Exactly the lines from the one that contains "obj.parent = None" to the one that contains "reading the frame", both lines included, should be copied, and no others.
★ ★ ★ ★ ★ ★ ★
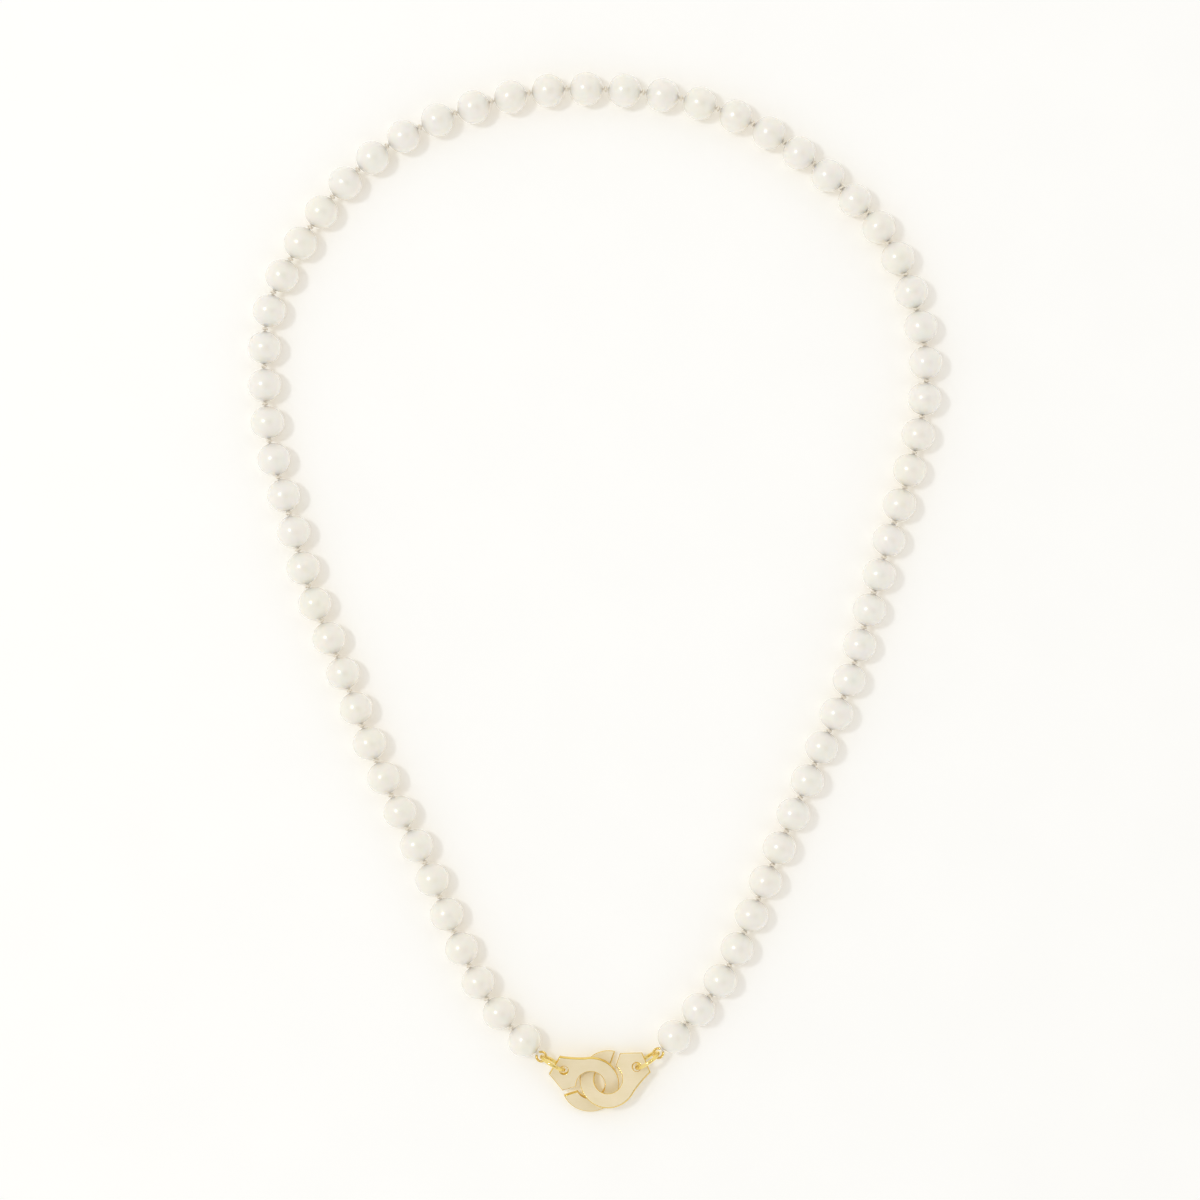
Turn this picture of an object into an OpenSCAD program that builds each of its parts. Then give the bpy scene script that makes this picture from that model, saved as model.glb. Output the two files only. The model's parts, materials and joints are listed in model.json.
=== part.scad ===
// Hand-knotted pearl necklace with two interlocking hook plates as its clasp.
// It lies closed on a flat surface, z = 0, with the clasp towards -Y.

/* [Strand] */
// Number of pearls on the strand
pearl_count = 66; // [54:1:84]
// Diameter of one pearl
pearl_d = 5.75; // [4.8:0.05:7.2]
// Diameter of the hole drilled through a pearl
bore_d = 0.7; // [0.55:0.05:0.85]
// Space between two pearls, which a knot takes up
knot_gap = 0.7; // [0.55:0.01:1]

/* [Silk] */
// Diameter of the silk thread
silk_d = 0.44; // [0.3:0.01:0.52]
// Diameter of a knot
knot_d = 1.15; // [0.9:0.05:1.4]
// Thickness of a knot along the thread
knot_t = 0.46; // [0.3:0.01:0.5]

/* [French wire loops] */
// Diameter of the coiled wire that covers the end of the silk
gimp_d = 0.55; // [0.45:0.01:0.7]
// Width of the opening in the loop, where the jump ring passes
gimp_opening = 1.15; // [1:0.05:1.6]

/* [Jump rings] */
// Diameter of a jump ring, at the middle of its wire
ring_d = 4.5; // [4:0.1:5.6]
// Diameter of the jump ring's wire
ring_wire_d = 0.65; // [0.5:0.01:0.75]
// Width of the seam where the ring was closed
ring_seam = 0.06; // [0.02:0.01:0.2]

/* [Clasp plates] */
// Outer radius of a plate's hooked end
plate_r = 5.0; // [4.2:0.1:6]
// Radius of the round opening in a plate
plate_bore_r = 2.5; // [2.1:0.1:3]
// Thickness of a plate
plate_t = 0.85; // [0.6:0.05:1.05]
// Width of the slit that the other plate slides through
slit_w = 1.0; // [0.9:0.05:1.4]
// Distance from the round opening to the far corners of the plate's tab
tab_reach = 7.5; // [7:0.1:9]
// Diameter of the hole for the jump ring
tab_hole_d = 1.45; // [1.2:0.05:1.6]
// Metal left between the jump ring's hole and the end of the tab
tab_rim = 1.1; // [0.9:0.05:1.4]
// Clearance between the two plates where they cross
link_clearance = 0.14; // [0.1:0.01:0.3]
// Play of one plate in the other along the necklace
link_slack = 0.5; // [0.3:0.05:0.8]

/* [Hidden] */
$fn = 48;
ROWS = 24;           // pairs of pearls, left and right, that fold one after the other
ROW_NUMBERS = ["01", "02", "03", "04", "05", "06", "07", "08", "09", "10", "11", "12",
    "13", "14", "15", "16", "17", "18", "19", "20", "21", "22", "23", "24"];

LEFT = -1;
RIGHT = 1;
pitch = pearl_d + knot_gap;
strand_z = pearl_d / 2;
strand_length = pearl_count * pitch;
thread_gap = 0.06;   // between a knot and the thread that turns about it
cut_short = knot_t / 2 + thread_gap;   // where the silk ends before a neighbour's knot
cut_inside = knot_t / 4;               // where it ends within its own knot
gimp_r = (gimp_opening + gimp_d) / 2;
gimp_core_d = gimp_d - 0.25;
gimp_mouth = 44;     // degrees left open towards the pearl
seat_gap = 0.03;     // between a loop and the pearl that it meets
end_reach = 0.2;     // how far the silk runs past the last pearl's gap, into its loop

// The tab of a plate, in degrees from its middle line
tab_near = -13.7;
tab_far = 15;
slit_turn = 48.5;
flare_sag = 0.2;
tab_end = tab_reach * cos(tab_far);
tab_hole_x = tab_end - tab_rim - tab_hole_d / 2;

// How the two plates lie in each other
link_heading = 15.4;
link_offset = (plate_r + plate_bore_r) / 2 - link_slack;
link_window = sqrt(pow(plate_bore_r, 2) - pow(link_offset / 2, 2));
link_tilt = asin((plate_t + link_clearance) / (2 * link_window));
link_pitch = 1.5;
clasp_pitch = 3.5;   // the right-hand ring lifts its plate, and the pair leans with it
plate_low = plate_r * sin(link_tilt) + plate_t / 2 * cos(link_tilt);
clasp_middle = [1.1, -85.2, plate_low + 0.14];

function tab_heading(side) = side == LEFT ? 133.3 : 8.5;
function ring_heading(side) = side == LEFT ? 149.8 : 34.1;
function ring_lean(side) = side == LEFT ? 2 : 6;
function strand_heading(side) = side == LEFT ? 140 : 43;

function turn_x(p, a) = [p.x, p.y * cos(a) - p.z * sin(a), p.y * sin(a) + p.z * cos(a)];
function turn_y(p, a) = [p.x * cos(a) + p.z * sin(a), p.y, p.z * cos(a) - p.x * sin(a)];
function turn_z(p, a) = [p.x * cos(a) - p.y * sin(a), p.x * sin(a) + p.y * cos(a), p.z];

// A point of a plate, given from the middle of its round opening, where the plate lies
function plate_point(side, p) =
    let (flat = turn_z(p, tab_heading(side)) + [side * link_offset / 2, 0, 0])
    let (tilted = turn_y(turn_x(flat, -side * link_tilt), -side * link_pitch - clasp_pitch))
    clasp_middle + turn_z(tilted, link_heading);

// Where a jump ring passes through its plate and through its loop of French wire
function tab_hole(side) = plate_point(side, [tab_hole_x, 0, 0]);
function ring_rise(side) = strand_z - tab_hole(side).z;
function ring_run(side) = sqrt(pow(ring_d, 2) - pow(ring_rise(side), 2));
function gimp_middle(side) =
    tab_hole(side) + turn_z([ring_run(side), 0, ring_rise(side)], ring_heading(side));
function strand_end(side) =
    let (reach = gimp_r + gimp_d / 2 + seat_gap - knot_gap / 2)
    gimp_middle(side) + turn_z([reach, 0, 0], strand_heading(side));

// The strand's route as it lies, from the clasp up the left side and down the right
route = [
    [-9.5, -80], [-18, -71], [-24, -59], [-29, -47], [-35, -35], [-40, -23], [-44, -12],
    [-49, 0], [-53, 15], [-56, 26], [-57, 39], [-56, 50], [-51, 60], [-43, 71], [-33, 79],
    [-21, 84], [-8, 87], [5, 87], [18, 85], [30, 80], [41, 72], [50, 63], [55, 53],
    [58, 39], [56, 25], [52, 11], [48, -3], [44, -17], [38, -31], [33, -43], [28, -55],
    [22, -68], [12, -79.5]];
// Share of all the knots' length that is used up by a share of the pearls: the knots are
// looser on the left and in the front, and tighter on the right
knot_spread = [[0, 0], [0.42, 0.46], [0.56, 0.64], [1, 1]];
steps = 10;          // straight pieces between two points of the route
last = len(route) - 1;

function mix(a, b, w) = a + (b - a) * w;
function flat(p) = [p.x, p.y];

// The route grown or shrunk about the line between its ends, which stay at the clasp
function grown(s) = [for (i = [0:last])
    let (w = i / last)
    mix(flat(strand_end(LEFT)), flat(strand_end(RIGHT)), w)
        + s * (route[i] - mix(route[0], route[last], w))];

function curve(p, i, t) =
    let (a = i == 0 ? 2 * p[0] - p[1] : p[i - 1])
    let (b = p[i])
    let (c = p[i + 1])
    let (d = i + 2 > last ? 2 * p[last] - p[last - 1] : p[i + 2])
    (2 * b + (c - a) * t + (2 * a - 5 * b + 4 * c - d) * t * t
        + (3 * b - a - 3 * c + d) * t * t * t) / 2;
function drawn(p) = [for (i = [0:last * steps])
    i == last * steps ? p[last] : curve(p, floor(i / steps), i % steps / steps)];
function travelled(p) = [for (i = 0, run = 0; i < len(p);
    run = run + (i + 1 < len(p) ? norm(p[i + 1] - p[i]) : 0), i = i + 1) run];
function curve_length(s) = travelled(drawn(grown(s)))[last * steps];
function fitted(s, turns) =
    turns == 0 ? s : fitted(s * strand_length / curve_length(s), turns - 1);

line = drawn(grown(fitted(1, 3)));
runs = travelled(line);
run_to_x = [for (i = [0:len(line) - 1]) [runs[i], line[i].x]];
run_to_y = [for (i = [0:len(line) - 1]) [runs[i], line[i].y]];

// Knot 0 is at the left end, and pearl n lies between knots n and n + 1
function knot_at(n) =
    let (gaps = pearl_count * knot_gap * lookup(n / pearl_count, knot_spread))
    let (run = n * pearl_d + gaps)
    [lookup(run, run_to_x), lookup(run, run_to_y), strand_z];
function pearl_heading(n) =
    let (d = knot_at(n + 1) - knot_at(n))
    atan2(d.y, d.x);
function pearl_span(n) = norm(knot_at(n + 1) - knot_at(n));

// Along a pearl's bore, with the pearl's middle at the origin and +Z to its next knot
module in_pearl(n) {
    translate((knot_at(n) + knot_at(n + 1)) / 2)
        rotate([0, 0, pearl_heading(n)])
            rotate([0, 90, 0])
                children();
}

module pearl(n) {
    in_pearl(n)
        difference() {
            sphere(d = pearl_d);
            cylinder(d = bore_d, h = pearl_d + 1, center = true);
        }
}

module pearls(first, final) {
    for (n = [first:final])
        color([0.95, 0.92, 0.86]) pearl(n);
}

// A round-edged disc of wound silk, square to the mean run of the silk through it
module knot(n) {
    translate(knot_at(n))
        rotate([0, 0, (pearl_heading(n - 1) + pearl_heading(n)) / 2])
            rotate([0, 90, 0])
                rotate_extrude()
                    union() {
                        translate([(knot_d - knot_t) / 2, 0]) circle(d = knot_t);
                        translate([0, -knot_t / 2]) square([(knot_d - knot_t) / 2, knot_t]);
                    }
}

// The silk inside pearl n, less a length at each end of the run from knot to knot
module thread(n, trim_before, trim_after) {
    in_pearl(n)
        translate([0, 0, trim_before - pearl_span(n) / 2])
            cylinder(d = silk_d, h = pearl_span(n) - trim_before - trim_after);
}

// The silk's last turn, inside the loop of French wire
module end_loop(side) {
    translate(gimp_middle(side))
        rotate_extrude()
            translate([gimp_r, 0]) circle(d = gimp_core_d - 0.04);
}

module silk_pair(row) {
    own_end = row == 1 ? -end_reach : cut_inside;
    color([0.96, 0.93, 0.86]) union() {
        thread(row - 1, own_end, cut_short);
        if (row == 1) end_loop(LEFT);
        else knot(row - 1);
    }
    color([0.96, 0.93, 0.86]) union() {
        thread(pearl_count - row, cut_short, own_end);
        if (row == 1) end_loop(RIGHT);
        else knot(pearl_count - row + 1);
    }
}

module front_silk() {
    color([0.96, 0.93, 0.86]) union() {
        for (n = [ROWS:pearl_count - ROWS - 1])
            thread(n, cut_inside, cut_inside);
        for (n = [ROWS:pearl_count - ROWS])
            knot(n);
    }
}

module gimp(side) {
    color([0.85, 0.68, 0.35])
        translate(gimp_middle(side))
            rotate([0, 0, strand_heading(side) + gimp_mouth / 2])
                rotate_extrude(angle = 360 - gimp_mouth)
                    translate([gimp_r, 0])
                        difference() {
                            circle(d = gimp_d);
                            circle(d = gimp_core_d);
                        }
}

module jump_ring(side) {
    seam_turn = ring_seam / ring_d * 360 / PI;
    color([0.87, 0.72, 0.4])
        translate((tab_hole(side) + gimp_middle(side)) / 2)
            rotate([0, 0, ring_heading(side)])
                rotate([0, -atan2(ring_rise(side), ring_run(side)), 0])
                    rotate([90 + side * ring_lean(side), 0, 0])
                        rotate([0, 0, 62])
                            rotate_extrude(angle = 360 - seam_turn)
                                translate([ring_d / 2, 0]) circle(d = ring_wire_d);
}

// Points on a shallow arc from a to b that bows towards the left of its run
function bow(a, b, sag, count) = [for (i = [0:count])
    let (w = i / count)
    let (side = [a.y - b.y, b.x - a.x] / norm(b - a))
    mix(a, b, w) + side * sag * 4 * w * (1 - w)];
function polar(r, a) = [r * cos(a), r * sin(a)];

module plate_outline() {
    tangent = tab_near - acos(plate_r / tab_reach);
    difference() {
        union() {
            circle(r = plate_r, $fn = 96);
            polygon(concat(
                [[0, 0]],
                bow(polar(plate_r, tangent), polar(tab_reach, tab_near), flare_sag, 8),
                [polar(tab_reach, tab_far), polar(plate_r - 0.1, slit_turn - 4)]));
        }
        circle(r = plate_bore_r, $fn = 64);
        translate([tab_hole_x, 0]) circle(d = tab_hole_d);
        rotate(slit_turn) translate([0, -slit_w / 2]) square([plate_r + 1, slit_w]);
    }
}

module clasp_plate(side) {
    color([0.91, 0.84, 0.66])
        translate(clasp_middle)
            rotate([0, 0, link_heading])
                rotate([0, -side * link_pitch - clasp_pitch, 0])
                    rotate([-side * link_tilt, 0, 0])
                        translate([side * link_offset / 2, 0, -plate_t / 2])
                            rotate([0, 0, tab_heading(side)])
                                linear_extrude(plate_t) plate_outline();
}

front_middle = floor(pearl_count / 2);

for (row = [1:ROWS])
    union() {
        pearls(row - 1, row - 1);
        pearls(pearl_count - row, pearl_count - row);
    }
for (row = [1:ROWS])
    silk_pair(row);
pearls(ROWS, front_middle - 1);  // front_pearls_left
pearls(front_middle, pearl_count - ROWS - 1);  // front_pearls_right
front_silk();
gimp(LEFT);  // gimp_left
gimp(RIGHT);  // gimp_right
jump_ring(LEFT);  // jump_ring_left
jump_ring(RIGHT);  // jump_ring_right
clasp_plate(LEFT);  // clasp_plate_left
clasp_plate(RIGHT);  // clasp_plate_right
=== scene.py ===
"""Looks of the hand-knotted pearl necklace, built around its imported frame.

Every place comes from the frame: the pearls' middles from their CAD spheres, the knots from
the CAD silk, and the clasp from its joints and plates. Lengths are in metres.
"""

import json
import math
import random

import bmesh
import bpy
import numpy as np
from mathutils import Matrix, Vector, noise


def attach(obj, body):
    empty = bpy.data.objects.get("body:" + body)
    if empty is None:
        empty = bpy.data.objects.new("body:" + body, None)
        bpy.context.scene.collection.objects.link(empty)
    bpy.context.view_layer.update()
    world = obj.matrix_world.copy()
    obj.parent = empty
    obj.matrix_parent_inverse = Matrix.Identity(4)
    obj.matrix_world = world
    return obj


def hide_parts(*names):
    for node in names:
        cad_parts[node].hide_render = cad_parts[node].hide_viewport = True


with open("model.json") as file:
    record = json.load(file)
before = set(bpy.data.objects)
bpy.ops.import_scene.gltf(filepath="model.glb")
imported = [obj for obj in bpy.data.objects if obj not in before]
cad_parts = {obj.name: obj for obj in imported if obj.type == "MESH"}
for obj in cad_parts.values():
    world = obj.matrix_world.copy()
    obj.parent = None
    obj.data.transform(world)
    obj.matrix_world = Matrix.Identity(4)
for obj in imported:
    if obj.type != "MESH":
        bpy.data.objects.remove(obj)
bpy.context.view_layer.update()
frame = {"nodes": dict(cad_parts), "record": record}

MM = 0.001
TURN = 2 * math.pi
ROWS = 24
JOINTS = {joint["name"]: joint for joint in frame["record"]["behaviour"]["joints"]}


# ---------------------------------------------------------------- reading the frame

def node_points(name):
    """A node's vertices at rest, and its edges between vertices that share a place."""
    node = frame["nodes"][name]
    world = np.array(node.matrix_world)
    mesh = node.data
    points = np.empty(len(mesh.vertices) * 3)
    mesh.vertices.foreach_get("co", points)
    points = points.reshape(-1, 3) @ world[:3, :3].T + world[:3, 3]
    edges = np.empty(len(mesh.edges) * 2, dtype=int)
    mesh.edges.foreach_get("vertices", edges)
    places, index = np.unique(np.round(points, 8), axis=0, return_inverse=True)
    return places, index.reshape(-1)[edges].reshape(-1, 2)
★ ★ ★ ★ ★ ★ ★
Task result
    obj.parent = None
    obj.data.transform(world)
    obj.matrix_world = Matrix.Identity(4)
for obj in imported:
    if obj.type != "MESH":
        bpy.data.objects.remove(obj)
bpy.context.view_layer.update()
frame = {"nodes": dict(cad_parts), "record": record}

MM = 0.001
TURN = 2 * math.pi
ROWS = 24
JOINTS = {joint["name"]: joint for joint in frame["record"]["behaviour"]["joints"]}


# ---------------------------------------------------------------- reading the frame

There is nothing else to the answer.